Write the material out again exactly as it stands.

##### Collected material

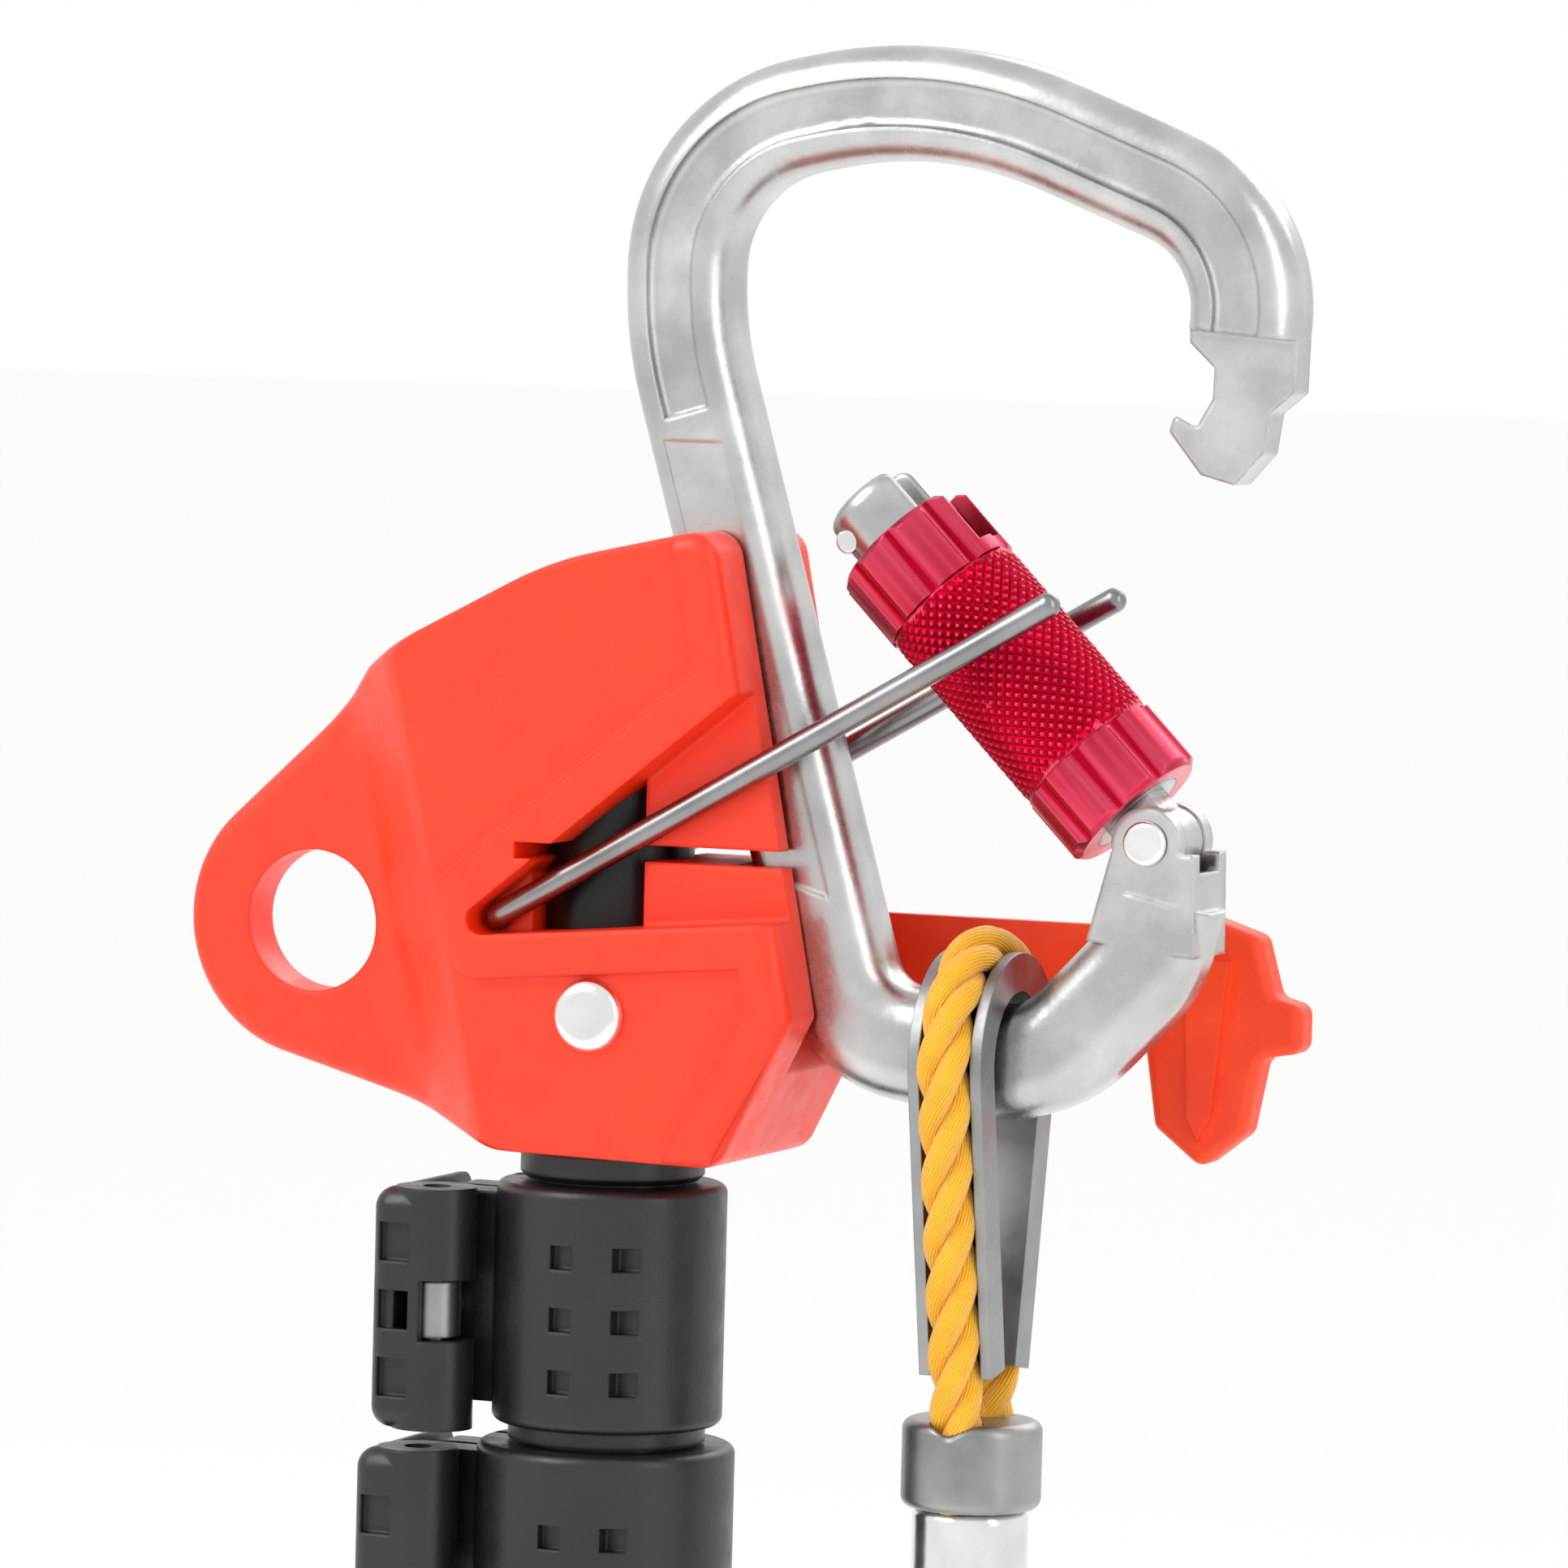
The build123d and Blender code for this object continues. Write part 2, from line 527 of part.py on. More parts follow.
def coil(mean_r, wire_r, low, high, turns):
    """A spring as a stack of wound rings joined by its wire's rise."""
    path = Helix((high - low) / turns, high - low, mean_r)
    start = Plane(origin=path @ 0, z_dir=path % 0)
    return Pos(0, 0, low) * sweep(start * Circle(wire_r), path=path, is_frenet=True)


def lock_sleeve():
    """The twist sleeve: lobed ends, a waist for the knurl, a slot that lets the nose in."""
    body = upright(SLEEVE_R, SLEEVE_START, SLEEVE_END)
    body = chamfer(body.edges().filter_by(GeomType.CIRCLE), 0.7)
    body -= tube(SLEEVE_R + 2, KNURL_R, KNURL_START, KNURL_END)
    for k in range(SLEEVE_LOBES):
        turn = Rot(0, 0, k * 360 / SLEEVE_LOBES)
        for low, high in ((SLEEVE_START - 1, KNURL_START), (KNURL_END, SLEEVE_END + 1)):
            body -= turn * upright(LOBE_R, low, high, x=SLEEVE_R + LOBE_R - 0.55)
    body -= upright(SLEEVE_BORE_R, SLEEVE_START + COLLAR_LENGTH, SLEEVE_END + 1)
    body -= upright(GATE_R + SLIDE_FIT, SLEEVE_START - 1, SLEEVE_END)
    return body - block((0, -NOSE_HALF - 0.9, FORK_START), (SLEEVE_R + 3, NOSE_HALF + 0.9, SLEEVE_END + 1))


# ---------------------------------------------------------------- strap
def strap_band(low_x, high_x):
    return block((low_x, STRAP_Y, STRAP_LOW), (high_x, STRAP_Y + STRAP_THICK, STRAP_HIGH))


def strap_anchor():
    """The strap's root pad, riveted to the back of the head."""
    pad = strap_band(STRAP_ROOT_X, STRAP_HINGE_X - STRAP_THICK / 2 - STRAP_HINGE_GAP)
    foot = block((STRAP_ROOT_X, CHEEK_Y, STRAP_LOW),
                 (STRAP_ROOT_X + STRAP_FOOT_LENGTH, STRAP_Y, STRAP_LOW + STRAP_FOOT_HEIGHT))
    return pad + foot - strap_rivet()


def strap_rivet():
    """The rivet through the strap's root, with a flat head outside and its shank on the cheek."""
    x, z = STRAP_ROOT_X + STRAP_FOOT_LENGTH / 2, STRAP_LOW + STRAP_FOOT_HEIGHT / 2
    outside = STRAP_Y + STRAP_THICK
    shank = Pos(x, (CHEEK_Y + outside) / 2, z) * Rot(90, 0, 0) * Cylinder(STRAP_RIVET_R, outside - CHEEK_Y)
    head = Pos(x, outside + 0.5, z) * Rot(90, 0, 0) * Cylinder(1.7 * STRAP_RIVET_R, 1.0)
    return shank + head


def retaining_strap():
    knuckle = upright(STRAP_THICK / 2, STRAP_LOW, STRAP_HIGH, STRAP_HINGE_X, STRAP_Y + STRAP_THICK / 2)
    band = strap_band(STRAP_HINGE_X, PADDLE[0][0] + 1)
    outline = FilletPolyline(*PADDLE, radius=PADDLE_RADIUS, close=True)
    paddle = slab(make_face(outline.edges()), STRAP_Y, STRAP_Y + PADDLE_THICK)
    paddle = fillet(paddle.edges().group_by(Axis.Y)[0] + paddle.edges().group_by(Axis.Y)[-1], PADDLE_EDGE)
    return knuckle + band + paddle + slab(Polygon(*PADDLE_RIB, align=None), STRAP_Y - PADDLE_RIB_RISE, STRAP_Y + 1)


# ---------------------------------------------------------------- strop
def bar_bottom_z():
    """Height of the foot bar's centre line over the eye."""
    (low_x, low_z), (high_x, high_z) = FOOT[0], FOOT[1]
    return low_z + (EYE_X - low_x) * (high_z - low_z) / (high_x - low_x)


def eye_route(stop):
    """A teardrop in Y and Z about the bar: up one leg from a depth, round the crown, down the other."""
    radius, foot_y, drop = CROWN_R, ROPE_R + 0.1, THROAT_DROP + BAND_HEIGHT
    distance = hypot(foot_y, drop)
    lift = radius ** 2 / distance
    off = radius * (1 - (radius / distance) ** 2) ** 0.5
    touch_y = (lift * foot_y + off * drop) / distance
    touch_z = (-lift * drop + off * foot_y) / distance
    start_y = touch_y + (foot_y - touch_y) * (stop + touch_z) / (drop + touch_z)
    legs = [Line((0, side * start_y, -stop), (0, side * touch_y, touch_z)) for side in (-1, 1)]
    crown = ThreePointArc((0, -touch_y, touch_z), (0, 0, radius), (0, touch_y, touch_z))
    return Wire([legs[0], crown, legs[1]])


def rope_eye():
    low = THROAT_DROP + BAND_HEIGHT
    route = eye_route(low + 1)
    start = Plane(origin=route @ 0, z_dir=route % 0)
    return sweep(start * Circle(ROPE_R), path=route) - block((-20, -20, -low - 20), (20, 20, -low))


def thimble():
    """A grooved teardrop of sheet metal that lines the eye."""
    route = eye_route(THROAT_DROP - THIMBLE_SHORT)
    start = Plane(origin=route @ 0, x_dir=(1, 0, 0), z_dir=route % 0)
    depth = ROPE_R + THIMBLE_WALL
    shell = Pos(0, inward(start) * depth / 2) * Rectangle(2 * THIMBLE_HALF, depth)
    return sweep(start * (shell - Circle(ROPE_R)), path=route)


def inward(plane):
    """Which way along the section's Y axis the bar lies."""
    return 1 if (plane.y_dir.Y > 0) else -1


def band(low, high, hole):
    ring = upright(BAND_R, low, high)
    return fillet(ring.edges().filter_by(GeomType.CIRCLE), 1.2) - hole


def ferrule(low, high):
    body = upright(FERRULE_R, low, high)
    return fillet(body.edges().filter_by(GeomType.CIRCLE), 1.0) - upright(ROPE_R, low - 1, high + 1)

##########

# Exercise output
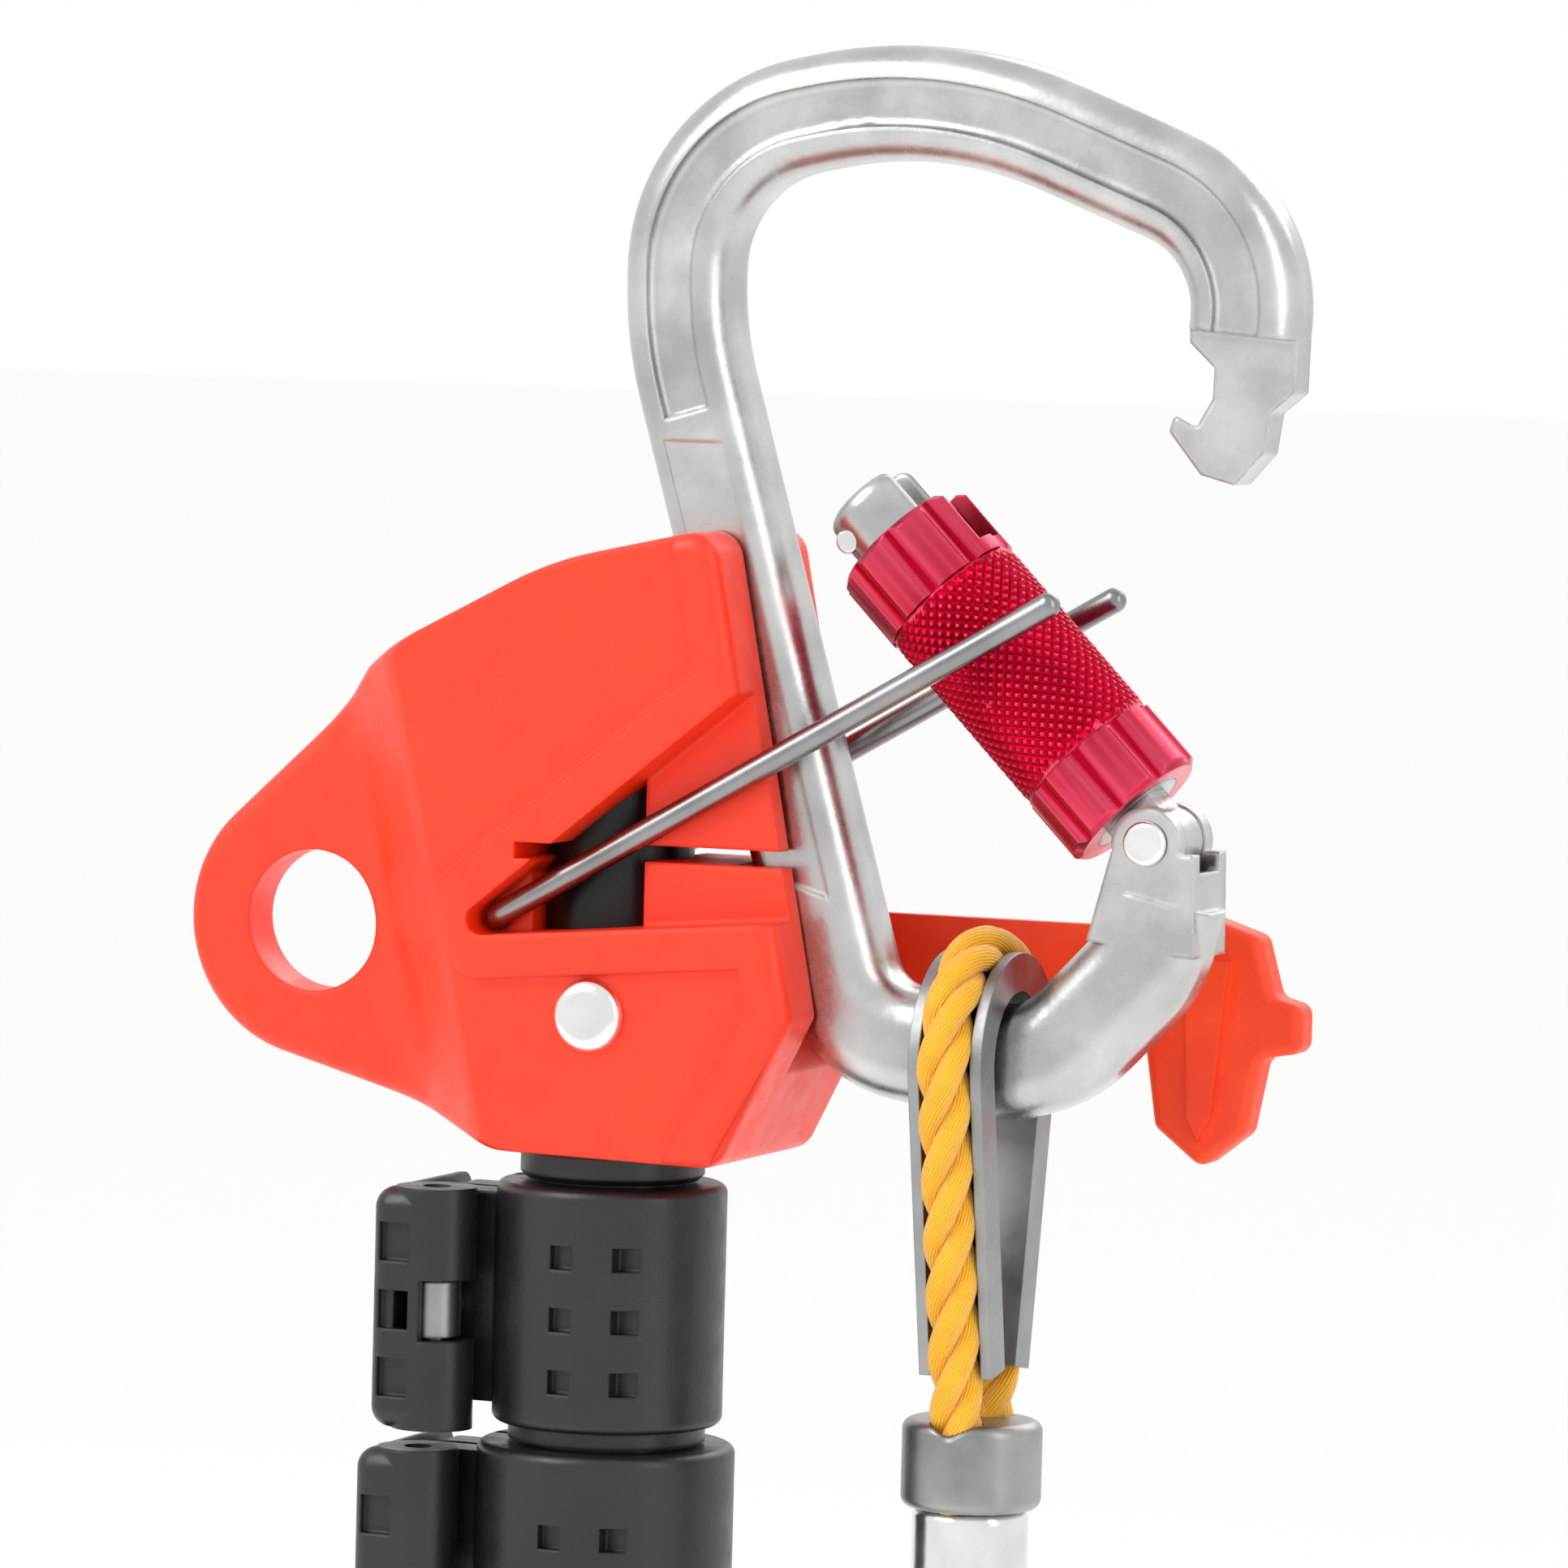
The build123d and Blender code for this object continues. Write part 2, from line 527 of part.py on. More parts follow.
def coil(mean_r, wire_r, low, high, turns):
    """A spring as a stack of wound rings joined by its wire's rise."""
    path = Helix((high - low) / turns, high - low, mean_r)
    start = Plane(origin=path @ 0, z_dir=path % 0)
    return Pos(0, 0, low) * sweep(start * Circle(wire_r), path=path, is_frenet=True)


def lock_sleeve():
    """The twist sleeve: lobed ends, a waist for the knurl, a slot that lets the nose in."""
    body = upright(SLEEVE_R, SLEEVE_START, SLEEVE_END)
    body = chamfer(body.edges().filter_by(GeomType.CIRCLE), 0.7)
    body -= tube(SLEEVE_R + 2, KNURL_R, KNURL_START, KNURL_END)
    for k in range(SLEEVE_LOBES):
        turn = Rot(0, 0, k * 360 / SLEEVE_LOBES)
        for low, high in ((SLEEVE_START - 1, KNURL_START), (KNURL_END, SLEEVE_END + 1)):
            body -= turn * upright(LOBE_R, low, high, x=SLEEVE_R + LOBE_R - 0.55)
    body -= upright(SLEEVE_BORE_R, SLEEVE_START + COLLAR_LENGTH, SLEEVE_END + 1)
    body -= upright(GATE_R + SLIDE_FIT, SLEEVE_START - 1, SLEEVE_END)
    return body - block((0, -NOSE_HALF - 0.9, FORK_START), (SLEEVE_R + 3, NOSE_HALF + 0.9, SLEEVE_END + 1))


# ---------------------------------------------------------------- strap
def strap_band(low_x, high_x):
    return block((low_x, STRAP_Y, STRAP_LOW), (high_x, STRAP_Y + STRAP_THICK, STRAP_HIGH))


def strap_anchor():
    """The strap's root pad, riveted to the back of the head."""
    pad = strap_band(STRAP_ROOT_X, STRAP_HINGE_X - STRAP_THICK / 2 - STRAP_HINGE_GAP)
    foot = block((STRAP_ROOT_X, CHEEK_Y, STRAP_LOW),
                 (STRAP_ROOT_X + STRAP_FOOT_LENGTH, STRAP_Y, STRAP_LOW + STRAP_FOOT_HEIGHT))
    return pad + foot - strap_rivet()


def strap_rivet():
    """The rivet through the strap's root, with a flat head outside and its shank on the cheek."""
    x, z = STRAP_ROOT_X + STRAP_FOOT_LENGTH / 2, STRAP_LOW + STRAP_FOOT_HEIGHT / 2
    outside = STRAP_Y + STRAP_THICK
    shank = Pos(x, (CHEEK_Y + outside) / 2, z) * Rot(90, 0, 0) * Cylinder(STRAP_RIVET_R, outside - CHEEK_Y)
    head = Pos(x, outside + 0.5, z) * Rot(90, 0, 0) * Cylinder(1.7 * STRAP_RIVET_R, 1.0)
    return shank + head


def retaining_strap():
    knuckle = upright(STRAP_THICK / 2, STRAP_LOW, STRAP_HIGH, STRAP_HINGE_X, STRAP_Y + STRAP_THICK / 2)
    band = strap_band(STRAP_HINGE_X, PADDLE[0][0] + 1)
    outline = FilletPolyline(*PADDLE, radius=PADDLE_RADIUS, close=True)
    paddle = slab(make_face(outline.edges()), STRAP_Y, STRAP_Y + PADDLE_THICK)
    paddle = fillet(paddle.edges().group_by(Axis.Y)[0] + paddle.edges().group_by(Axis.Y)[-1], PADDLE_EDGE)
    return knuckle + band + paddle + slab(Polygon(*PADDLE_RIB, align=None), STRAP_Y - PADDLE_RIB_RISE, STRAP_Y + 1)


# ---------------------------------------------------------------- strop
def bar_bottom_z():
    """Height of the foot bar's centre line over the eye."""
    (low_x, low_z), (high_x, high_z) = FOOT[0], FOOT[1]
    return low_z + (EYE_X - low_x) * (high_z - low_z) / (high_x - low_x)


def eye_route(stop):
    """A teardrop in Y and Z about the bar: up one leg from a depth, round the crown, down the other."""
    radius, foot_y, drop = CROWN_R, ROPE_R + 0.1, THROAT_DROP + BAND_HEIGHT
    distance = hypot(foot_y, drop)
    lift = radius ** 2 / distance
    off = radius * (1 - (radius / distance) ** 2) ** 0.5
    touch_y = (lift * foot_y + off * drop) / distance
    touch_z = (-lift * drop + off * foot_y) / distance
    start_y = touch_y + (foot_y - touch_y) * (stop + touch_z) / (drop + touch_z)
    legs = [Line((0, side * start_y, -stop), (0, side * touch_y, touch_z)) for side in (-1, 1)]
    crown = ThreePointArc((0, -touch_y, touch_z), (0, 0, radius), (0, touch_y, touch_z))
    return Wire([legs[0], crown, legs[1]])


def rope_eye():
    low = THROAT_DROP + BAND_HEIGHT
    route = eye_route(low + 1)
    start = Plane(origin=route @ 0, z_dir=route % 0)
    return sweep(start * Circle(ROPE_R), path=route) - block((-20, -20, -low - 20), (20, 20, -low))


def thimble():
    """A grooved teardrop of sheet metal that lines the eye."""
    route = eye_route(THROAT_DROP - THIMBLE_SHORT)
    start = Plane(origin=route @ 0, x_dir=(1, 0, 0), z_dir=route % 0)
    depth = ROPE_R + THIMBLE_WALL
    shell = Pos(0, inward(start) * depth / 2) * Rectangle(2 * THIMBLE_HALF, depth)
    return sweep(start * (shell - Circle(ROPE_R)), path=route)


def inward(plane):
    """Which way along the section's Y axis the bar lies."""
    return 1 if (plane.y_dir.Y > 0) else -1


def band(low, high, hole):
    ring = upright(BAND_R, low, high)
    return fillet(ring.edges().filter_by(GeomType.CIRCLE), 1.2) - hole


def ferrule(low, high):
    body = upright(FERRULE_R, low, high)
    return fillet(body.edges().filter_by(GeomType.CIRCLE), 1.0) - upright(ROPE_R, low - 1, high + 1)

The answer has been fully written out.